Task: Where a line of the material contains the string "hinge", copy that line.

Materials provided:
▽
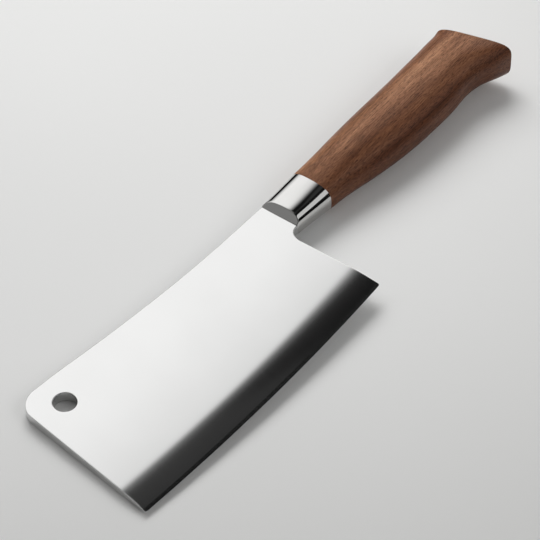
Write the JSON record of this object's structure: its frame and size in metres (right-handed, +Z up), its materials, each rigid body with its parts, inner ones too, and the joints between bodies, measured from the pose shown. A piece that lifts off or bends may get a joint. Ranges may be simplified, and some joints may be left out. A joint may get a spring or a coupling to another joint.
{
  "type": "meat cleaver",
  "caption": "Meat cleaver with a broad flat blade, a hanging hole near the front, a polished bolster collar and a smooth rivetless walnut handle.",
  "frame": {"origin": "middle of the underside of the bounding box, on the surface that the cleaver lies on", "axes": "+X from the blade towards the handle's butt, +Y from the cutting edge towards the spine, +Z up, out of the blade's left face"},
  "size_m": [0.3056, 0.0828, 0.0229],
  "materials": {
    "blade_steel": "satin, ground fine along the blade's depth, darker over the convex grind",
    "bolster_steel": "polished",
    "walnut": "oiled, with fine dark pores along the grain",
    "pin_steel": "plain, hidden",
    "glue": "cured resin, hidden"
  },
  "bodies": {
    "root": {"blade_with_tang": "blade_steel", "bolster": "bolster_steel", "left_handle_half": "walnut", "right_handle_half": "walnut", "tang_pins": "pin_steel", "tang_glue": "glue"}
  },
  "joints": []
}
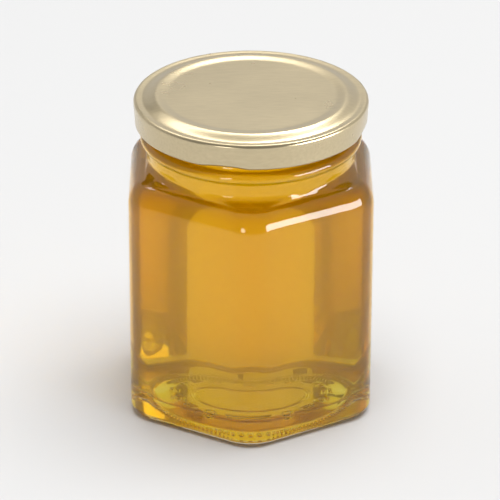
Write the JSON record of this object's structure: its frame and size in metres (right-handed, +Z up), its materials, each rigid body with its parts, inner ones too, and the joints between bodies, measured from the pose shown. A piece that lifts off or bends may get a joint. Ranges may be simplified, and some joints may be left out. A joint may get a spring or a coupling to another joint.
{
  "type": "honey jar",
  "caption": "Hexagonal clear glass jar with a short round neck, full of golden honey and closed by a round gold twist-off lid.",
  "frame": {"origin": "middle of the base, on the surface the jar stands on", "axes": "+Z up through the lid; one corner of the hexagon points along -Y, which is the front, and two flat sides face -X and +X"},
  "size_m": [0.063, 0.0698, 0.085],
  "materials": {
    "jar_glass": "clear colourless container glass, smooth",
    "honey": "clear golden liquid honey",
    "lid": "tinplate with a pale gold lacquer, satin"
  },
  "bodies": {
    "root": {"jar_glass": "jar_glass", "honey": "honey", "lid": "lid"}
  },
  "joints": []
}
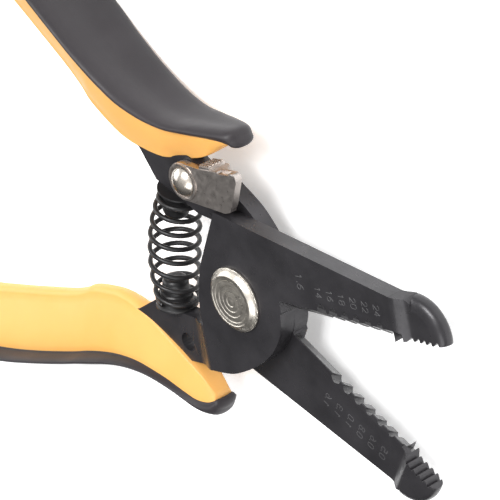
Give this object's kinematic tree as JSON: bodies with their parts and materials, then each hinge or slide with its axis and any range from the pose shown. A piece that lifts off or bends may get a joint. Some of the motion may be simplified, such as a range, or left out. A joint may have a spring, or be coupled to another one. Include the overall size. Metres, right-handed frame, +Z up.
{
  "type": "wire stripper",
  "caption": "Scissor-type wire stripper with riveted crossing blades, stripping notches, serrated nose, return spring, lock lever and dipped two-colour handles, lying flat and open.",
  "frame": {"origin": "on the surface the tool lies on, below the middle of the open tool's bounding box, midway between the two handles", "axes": "+X towards the jaw tips, +Y towards the upper jaw and handle, +Z up along the pivot's axis, out of the face that carries the rivet's turned head"},
  "size_m": [0.1526, 0.11, 0.0156],
  "materials": {
    "steel": "black oxide, satin",
    "plated": "bright nickel plate",
    "spring": "blackened spring wire",
    "core": "satin yellow-orange moulding",
    "grip": "soft matt grip"
  },
  "bodies": {
    "front_half": {"front_blade": "steel", "pivot_rivet": "plated", "pivot_washer": "plated", "lower_spring_seat": "spring", "lower_handle_core": "core", "lower_grip": "grip", "compression_spring": "spring"},
    "rear_half": {"rear_blade": "steel", "upper_spring_seat": "spring", "lock_rivet": "plated", "lock_washer": "plated", "upper_handle_core": "core", "upper_grip": "grip"},
    "lock": {"lock_lever": "plated"}
  },
  "joints": [
    {"name": "handle_pivot", "type": "hinge", "parent": "front_half", "child": "rear_half", "pos_m": [0.0288, 0, 0.0078], "axis": [0, 0, 1], "range_deg": [0, 33.5], "stiffness_Nm_per_rad": 0.35, "springref_deg": -11.46, "deforming": ["compression_spring"]},
    {"name": "lock_swing", "type": "hinge", "parent": "rear_half", "child": "lock", "pos_m": [0.01492, 0.01735, 0.0078], "axis": [0, 0, 1], "range_deg": [0, 6]}
  ]
}
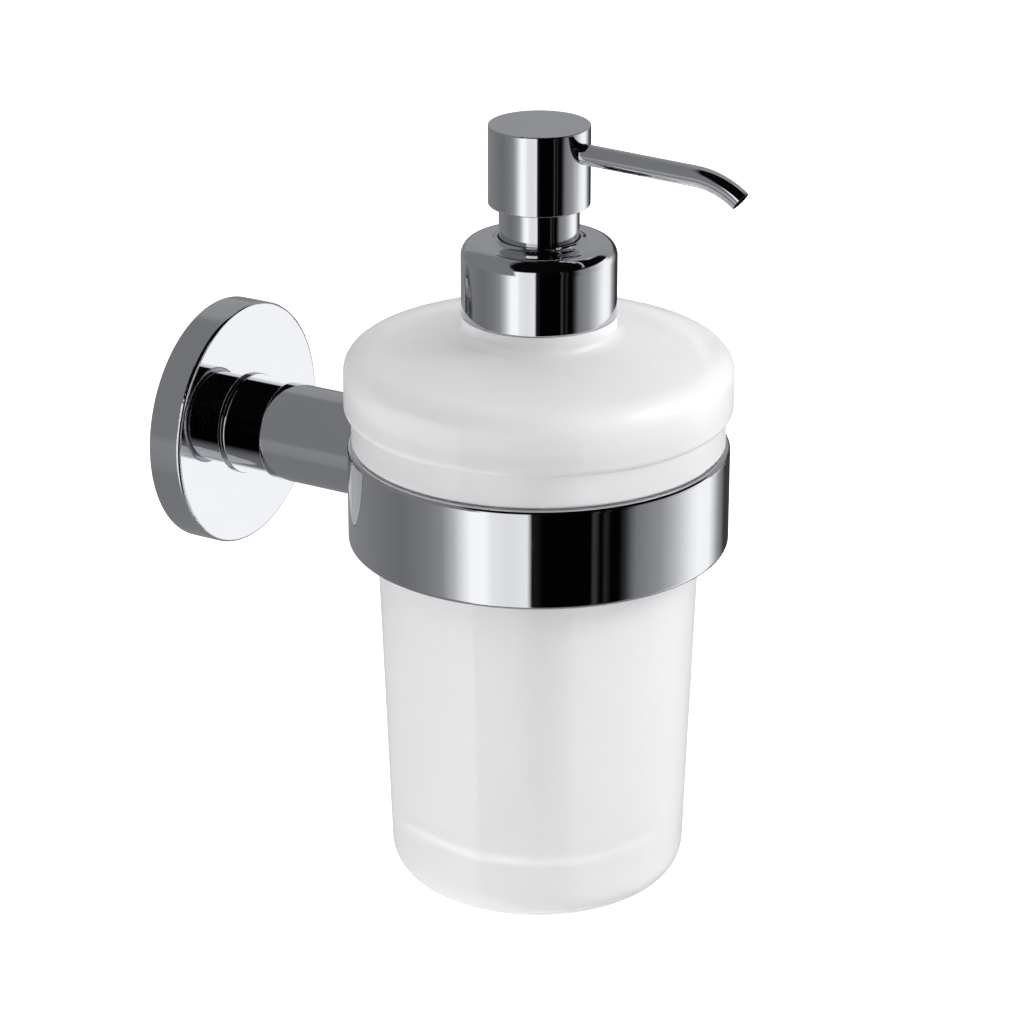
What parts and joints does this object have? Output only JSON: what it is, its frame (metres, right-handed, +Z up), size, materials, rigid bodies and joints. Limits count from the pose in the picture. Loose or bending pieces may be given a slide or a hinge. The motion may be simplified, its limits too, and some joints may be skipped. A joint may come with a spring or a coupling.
{
  "type": "wall mounted soap dispenser",
  "caption": "Wall mounted soap dispenser: round plate, short arm and ring in polished chrome hold a lift-out satin glass bottle with a screw-on press pump and a bent spout.",
  "frame": {"origin": "centre of the wall plate's back face, on the wall, on the arm's axis", "axes": "+Z up, -Y out of the wall along the arm and the spout, +X to the right for a viewer who faces the wall; the bottle's axis is vertical, 84.8 mm out of the wall"},
  "size_m": [0.0852, 0.1341, 0.1744],
  "materials": {
    "wall_plate": "polished chrome plate",
    "mounting_bracket": "zinc plated steel, hidden",
    "plate_grub_screw": "stainless steel",
    "arm_bolt": "stainless steel",
    "arm_neck": "polished chrome plate",
    "arm_sleeve": "polished chrome plate",
    "holder_ring": "polished chrome plate",
    "ring_screw": "stainless steel",
    "ring_liner": "translucent soft plastic",
    "glass_bottle": "acid-etched satin glass",
    "neck_gasket": "soft white gasket",
    "pump_housing": "white moulded plastic",
    "stem_guide": "white moulded plastic",
    "pump_spring": "stainless spring wire",
    "inlet_ball": "polished stainless ball",
    "dip_tube": "translucent plastic tube",
    "piston_seal": "soft white plastic",
    "piston_stem": "white moulded plastic",
    "head_core": "white moulded plastic",
    "head_shell": "polished chrome plate",
    "spout_tube": "polished chrome plate",
    "spout_o_ring": "black rubber",
    "collar_insert": "white moulded plastic",
    "collar_shell": "polished chrome plate"
  },
  "bodies": {
    "holder": {"wall_plate": "wall_plate", "mounting_bracket": "mounting_bracket", "plate_grub_screw": "plate_grub_screw", "arm_bolt": "arm_bolt", "arm_neck": "arm_neck", "arm_sleeve": "arm_sleeve", "holder_ring": "holder_ring", "ring_screw": "ring_screw", "ring_liner": "ring_liner"},
    "bottle": {"glass_bottle": "glass_bottle"},
    "pump": {"pump_housing": "pump_housing", "stem_guide": "stem_guide", "neck_gasket": "neck_gasket", "dip_tube": "dip_tube", "pump_spring": "pump_spring"},
    "ball": {"inlet_ball": "inlet_ball"},
    "closure": {"collar_insert": "collar_insert", "collar_shell": "collar_shell"},
    "piston": {"piston_seal": "piston_seal"},
    "head": {"piston_stem": "piston_stem", "head_core": "head_core", "head_shell": "head_shell", "spout_tube": "spout_tube", "spout_o_ring": "spout_o_ring"}
  },
  "joints": [
    {"name": "bottle_lift", "type": "slide", "parent": "holder", "child": "bottle", "axis": [0, 0, 1], "range_m": [0, 0.12]},
    {"name": "pump_lift", "type": "slide", "parent": "bottle", "child": "pump", "axis": [0, 0, 1], "range_m": [0, 0.0045]},
    {"name": "collar_turn", "type": "hinge", "parent": "pump", "child": "closure", "pos_m": [0, -0.0848, 0.045], "axis": [0, 0, 1], "range_deg": [0, 540]},
    {"name": "head_press", "type": "slide", "parent": "pump", "child": "piston", "axis": [0, 0, -1], "range_m": [0, 0.0068], "stiffness_N_per_m": 500, "springref_m": -0.008, "deforming": ["pump_spring"]},
    {"name": "head_swivel", "type": "hinge", "parent": "piston", "child": "head", "pos_m": [0, -0.0848, 0.07], "axis": [0, 0, 1], "continuous": true},
    {"name": "ball_lift", "type": "slide", "parent": "pump", "child": "ball", "axis": [0, 0, 1], "range_m": [0, 0.0012]}
  ],
  "couplings": [
    {"joint": "pump_lift", "follows": "collar_turn", "m_per_rad": 0.00047746}
  ]
}
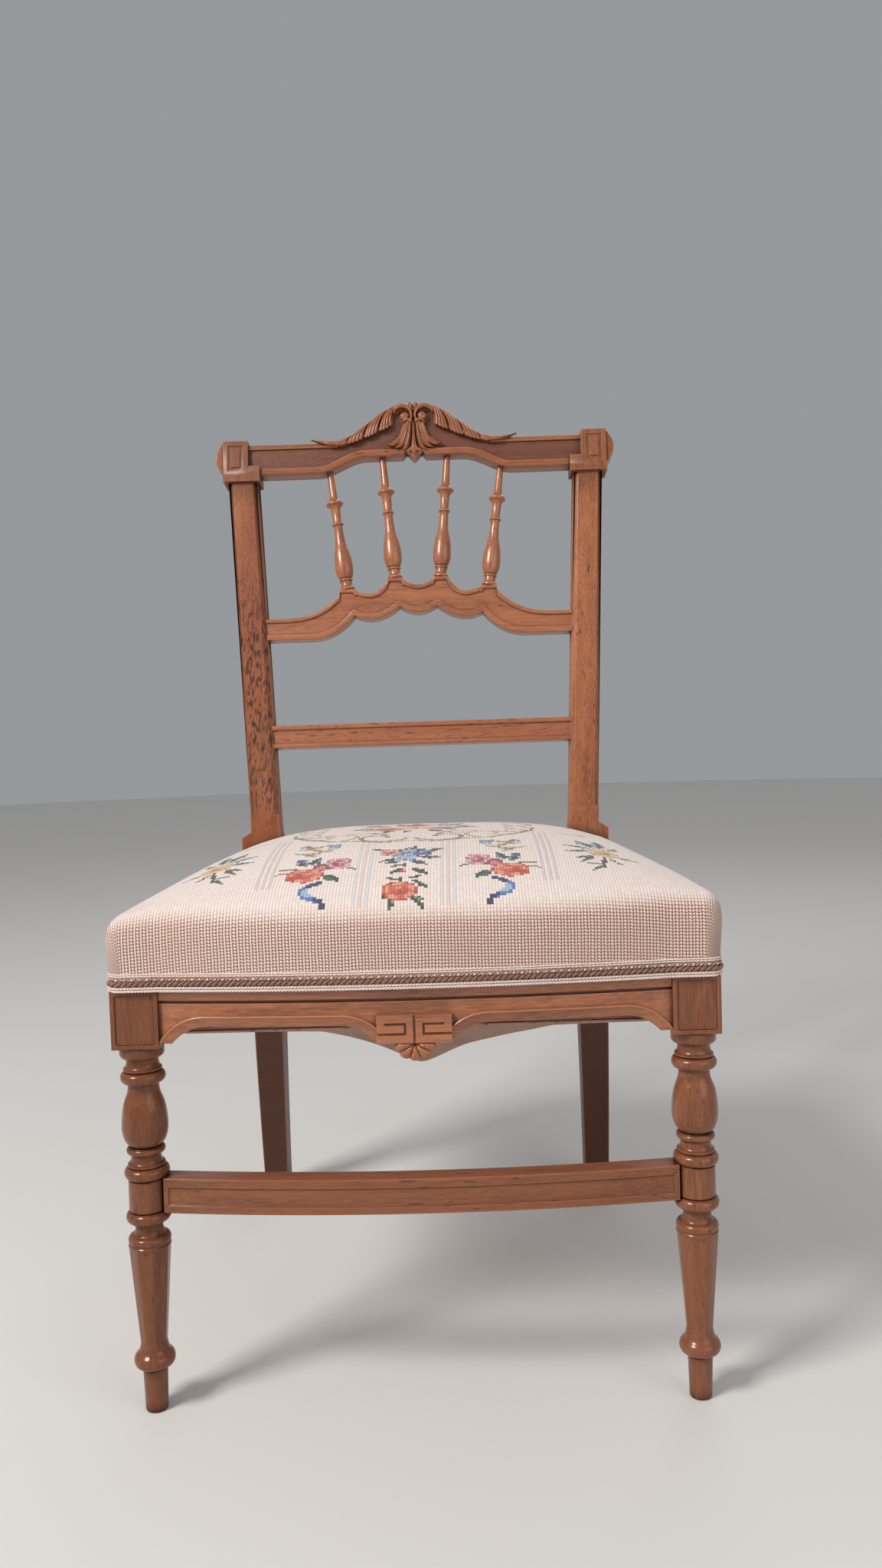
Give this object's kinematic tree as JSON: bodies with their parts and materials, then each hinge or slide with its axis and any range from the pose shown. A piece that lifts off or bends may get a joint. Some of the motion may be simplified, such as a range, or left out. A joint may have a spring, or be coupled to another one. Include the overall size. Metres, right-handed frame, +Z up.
{
  "type": "upholstered side chair",
  "caption": "Low armless side chair with turned front legs, a raked open back of spindles under a carved crest, and a sprung stuffed-over seat in needlepoint",
  "frame": {"origin": "on the floor, under the middle of the overall bounding box", "axes": "+Z up, the chair faces -Y, +X to the sitter's left hand side as seen from the front right"},
  "size_m": [0.4508, 0.4931, 0.8559],
  "materials": {
    "polished_wood": "satin varnish over stained beech",
    "raw_wood": "sawn, unfinished",
    "iron": "blued",
    "webbing": "jute webbing",
    "hessian": "coarse hessian",
    "spring_wire": "coppered wire, dulled",
    "stuffing": "hair under cotton wadding",
    "needlework": "wool needlepoint on canvas",
    "braid": "woven gimp braid"
  },
  "bodies": {
    "root": {"front_leg_left": "polished_wood", "front_leg_right": "polished_wood", "rear_leg_left": "polished_wood", "rear_leg_right": "polished_wood", "front_seat_rail": "polished_wood", "side_seat_rail_left": "polished_wood", "side_seat_rail_right": "polished_wood", "rear_seat_rail": "polished_wood", "shell_pendant": "polished_wood", "front_stretcher": "polished_wood", "crest_rail": "polished_wood", "ear_left": "polished_wood", "ear_right": "polished_wood", "scalloped_rail": "polished_wood", "lower_back_rail": "polished_wood", "spindle_1": "polished_wood", "spindle_2": "polished_wood", "spindle_3": "polished_wood", "spindle_4": "polished_wood", "corner_block_front_left": "raw_wood", "corner_block_front_right": "raw_wood", "corner_block_rear_left": "raw_wood", "corner_block_rear_right": "raw_wood", "corner_block_screws": "iron", "webbing_lengthwise": "webbing", "webbing_crosswise": "webbing", "webbing_tacks": "iron", "bottom_cloth": "hessian", "seat_springs": "spring_wire", "spring_canvas": "hessian", "seat_stuffing": "stuffing", "seat_cover": "needlework", "gimp_braid": "braid"}
  },
  "joints": []
}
△
Output:
Give this object's kinematic tree as JSON: bodies with their parts and materials, then each hinge or slide with its axis and any range from the pose shown. A piece that lifts off or bends may get a joint. Some of the motion may be simplified, such as a range, or left out. A joint may have a spring, or be coupled to another one. Include the overall size. Metres, right-handed frame, +Z up.
    {"name": "handle_pivot", "type": "hinge", "parent": "front_half", "child": "rear_half", "pos_m": [0.0288, 0, 0.0078], "axis": [0, 0, 1], "range_deg": [0, 33.5], "stiffness_Nm_per_rad": 0.35, "springref_deg": -11.46, "deforming": ["compression_spring"]},
    {"name": "lock_swing", "type": "hinge", "parent": "rear_half", "child": "lock", "pos_m": [0.01492, 0.01735, 0.0078], "axis": [0, 0, 1], "range_deg": [0, 6]}
What parts and joints does this object have? Output only JSON: what it is, its frame (metres, right-handed, +Z up), size, materials, rigid bodies and joints. Limits count from the pose in the picture. Loose or bending pieces may be given a slide or a hinge. The motion may be simplified, its limits too, and some joints may be skipped. A joint may come with a spring or a coupling.
    {"name": "collar_turn", "type": "hinge", "parent": "pump", "child": "closure", "pos_m": [0, -0.0848, 0.045], "axis": [0, 0, 1], "range_deg": [0, 540]},
    {"name": "head_swivel", "type": "hinge", "parent": "piston", "child": "head", "pos_m": [0, -0.0848, 0.07], "axis": [0, 0, 1], "continuous": true},
Give this object's kinematic tree as JSON: bodies with their parts and materials, then each hinge or slide with its axis and any range from the pose shown. A piece that lifts off or bends may get a joint. Some of the motion may be simplified, such as a range, or left out. A joint may have a spring, or be coupled to another one. Include the overall size. Metres, right-handed frame, +Z up.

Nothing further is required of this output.